To truly embrace where you are living, blend into the culture. See what they wear, how the dress, their customs. Do they wear shorts? Dress? Jeans? Know where you are living and wear you are going. Generally in Europe, especially small towns, they don’t wear neon pink and orange so if you are wearing that they know you are a tourist and will treat you differently. If you try to embrace their culture, they will open their heart to you. Also, if you know some of the language, even if you suck at it, just try. They want people to understand their cultures and embrace it. So blend and embrace the cultures.

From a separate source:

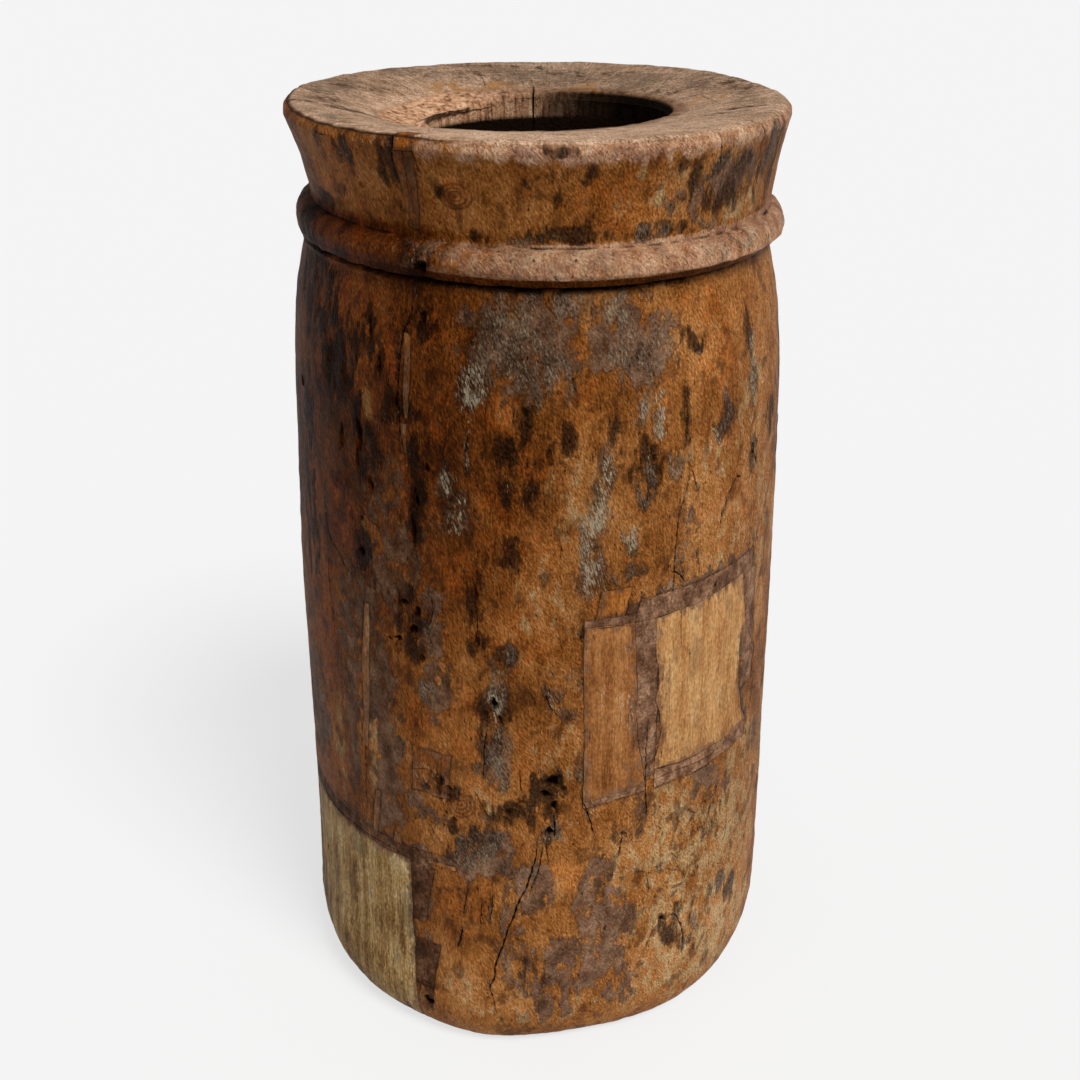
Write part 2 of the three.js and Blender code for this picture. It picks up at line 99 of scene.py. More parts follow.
# Radii of the outside
foot_face_radius = 124
foot_radius = 137.5
low_wall_radius = 136.4
middle_wall_radius = 133.5
upper_wall_radius = 129
low_shoulder_radius = 124.6
shoulder_radius = 120.8
corner_radius = 117.5
bead_edge_radius = 121.2
bead_radius = 122.6
groove_radius = 114.8
waist_radius = 117.9
lip_radius = 122.9
rim_top_radius = 117

# The oval mouth and the hollow
mouth_radius = 57.25
mouth_oval = 4.75
mouth_turn = 110
mouth_offset = (3, 7)
mouth_round = 4
mouth_depth = 74
mouth_edge_height = pot_height - rim_dish
hollow_top = mouth_edge_height - mouth_depth
hollow_radius = 97
hollow_shoulder = 46
hollow_floor_round = 48
bottom_thickness = 45

# What the hand tools left uneven: lean is a drop towards the right, sway a shift towards it
lean_heights = [upper_wall_height, corner_height, bead_middle, groove_height, lip_height]
leans = [0, 2, 8, 5.2, 0.6]
sway_heights = [upper_wall_height, corner_height, bead_middle, groove_height + lip_round, lip_height]
sways = [0, -0.6, 1.5, 1.5, 0]
scoop_azimuth = -98
scoop_spread = 34
scoop_depth = 5

# Hewn flats of the outside: azimuth, spread, depth, height and reach
hewn_flats = [
    (13, 13, 4.3, 0, 46), (38, 9, 0.6, 0, 30), (68, 14, 1.6, 0, 24), (-52, 22, -3, 0, 34),
    (-12, 9, -1.6, 0, 30), (128, 24, 3, 60, 110), (-150, 20, 2.5, 290, 130), (60, 16, 1, 330, 90),
    (-88, 20, -1.2, 265, 50), (-128, 24, -4.6, 500, 14), (134, 24, -4.2, 500, 14), (-172, 18, 2, 500, 14),
    (-110, 11, -2.8, 500, 14), (156, 16, -2.4, 500, 14),
]

# How finely the log's skin is divided: in degrees round the front and the back, and in mm along its outline
front_reach = 105
front_step = 0.45
back_step = 1.2
wall_step = 1.2
neck_step = 0.7
rim_step = 1.1
mouth_step = 2
hollow_step = 6

# The spacing of the points on a let-in piece's sides, the angle from which an edge is sharp, and how far
# the cutting blades stand out of the wall
block_step = 2.5
sharp_angle = 42
crack_stand_out = 1.4

# Let-in pieces: left side and right side from bottom to top, and the depth of the recess. In order of fitting
board_depth = 16
small_board_depth = 10
wedge_depth = 14
sliver_depth = 9
filling_depth = 7
clearance = 0.28
inlays = {
    "right_patch": (
        [(62, 183), (64, 195), (66, 205), (65, 215), (61.5, 225), (64.5, 235), (62, 250), (60.5, 272)],
        [(137, 181), (130.5, 190), (128, 200), (125.5, 210), (125.5, 242)]
        + [(132, 244), (130, 251), (126, 275)],
        board_depth,
    ),
    "middle_patch": (
        [(22.8, 172), (23.4, 210), (22.6, 240), (22.8, 273)],
        [(56.8, 176), (53, 200), (50.5, 222), (51.5, 236), (48.8, 273)],
        board_depth,
    ),
    "upper_shim": ([(28.3, 277.3), (32.3, 292.3)], [(43.3, 277.3), (47.3, 292.3)], small_board_depth),
    "foot_patch": ([(-178, -8), (-178, 118)], [(-70, -8), (-70.3, 40), (-71.6, 90), (-71, 121)], board_depth),
    "square_patch": ([(-68.5, 169), (-67, 196)], [(-46, 169), (-47, 182), (-45, 196)], small_board_depth),
    "neck_wedge_cap": ([(-70.6, 493.8), (-70.6, 505.5)], [(-60.2, 493.8), (-60.2, 505.5)], wedge_depth),
    "neck_wedge_left": ([(-69.2, 465.5), (-71.5, 493.5)], [(-67.6, 465.5), (-65.4, 493.5)], wedge_depth),
    "neck_wedge_right": ([(-68.4, 458.5), (-65.6, 493.5)], [(-62.5, 458.5), (-59.6, 493.5)], wedge_depth),
    "shoulder_sliver": (
        [(-66.6, 374.5), (-67.8, 379), (-68.4, 400), (-68.5, 413.5)],
        [(-65.6, 374.5), (-64.8, 379), (-64.6, 400), (-65.2, 413.5)],
        sliver_depth,
    ),
    "shoulder_sliver_lower": (
        [(-69.5, 357.5), (-69.3, 371.5)],
        [(-66.6, 357.5), (-66.2, 371.5)],
        sliver_depth,
    ),
    "left_sliver": (
        [(-103, 182), (-101.4, 204), (-101.6, 226), (-100, 248), (-97, 270)],
        [(-99.6, 182), (-97.2, 204), (-95.8, 226), (-95, 248), (-93.6, 270)],
        sliver_depth,
    ),
    "left_sliver_lower": (
        [(-97.6, 129), (-96.6, 143), (-94, 158)],
        [(-94.4, 129), (-92.3, 143), (-90.8, 158)],
        sliver_depth,
    ),
    "foot_chip": ([(-57, 123.2), (-57, 125.6)], [(-44, 122.6), (-44, 125.2)], filling_depth),
    "small_chip": ([(-82, 129), (-81, 135.5)], [(-76.5, 129), (-77.5, 135.5)], filling_depth),
    "right_patch_top_filling": (
        [(49.1, 273), (50.5, 279), (53, 285)],
        [(137.5, 273), (137.5, 285)],
        filling_depth,
    ),
    "right_patch_side_filling": (
        [(128, 204.7), (128, 272.7)],
        [(142, 204.7), (145, 222), (141, 240), (143.5, 272.7)],
        filling_depth,
    ),
    "middle_filling": ([(48.8, 180), (47.8, 272.7)], [(62.5, 180), (62.5, 272.7)], filling_depth),
    "right_patch_bottom_filling": ([(62.5, 172), (62.5, 182)], [(135, 172), (135, 181)], filling_depth),
    "middle_patch_top_filling": ([(22.8, 273), (22.8, 277)], [(50.1, 273), (50.1, 277)], filling_depth),
    "middle_patch_bottom_filling": ([(22.8, 168), (22.8, 172)], [(56.8, 172), (56.8, 176)], filling_depth),
    "foot_patch_top_filling": ([(-178, 118), (-178, 127)], [(-58, 121), (-58, 130)], filling_depth),
    "foot_side_filling": ([(-71, 81), (-71, 120.7)], [(-63, 81), (-60.5, 100), (-56, 120.7)], filling_depth),
    "foot_side_filling_lower": ([(-71, 36), (-71, 68)], [(-58.8, 36), (-54, 68)], filling_depth),
}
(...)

// The toughest part is goodbye
Saying goodbye to all of the cultures you have fallen in love with, embraced, opened your heart to, put meraki into, are gone. Just like that. At first you are excited to be coming home back to your family, your friends, your culture. But sooner or later, if you put all of yourself into your travels you will miss it. You will crave the desire to explore. To be back. Strive for that. Sure, it’ll be hard when you come back. But I’d rather feel that connection to that place and have such a strong sense of love for it that I want to be back as soon as I can. Strive for saying goodbye to be the hardest part of your trip because that means you’re doing something right.
These are some of main things that stick out to from studying abroad in Italy and tips I will follow as I begin my journey throughout Switzerland.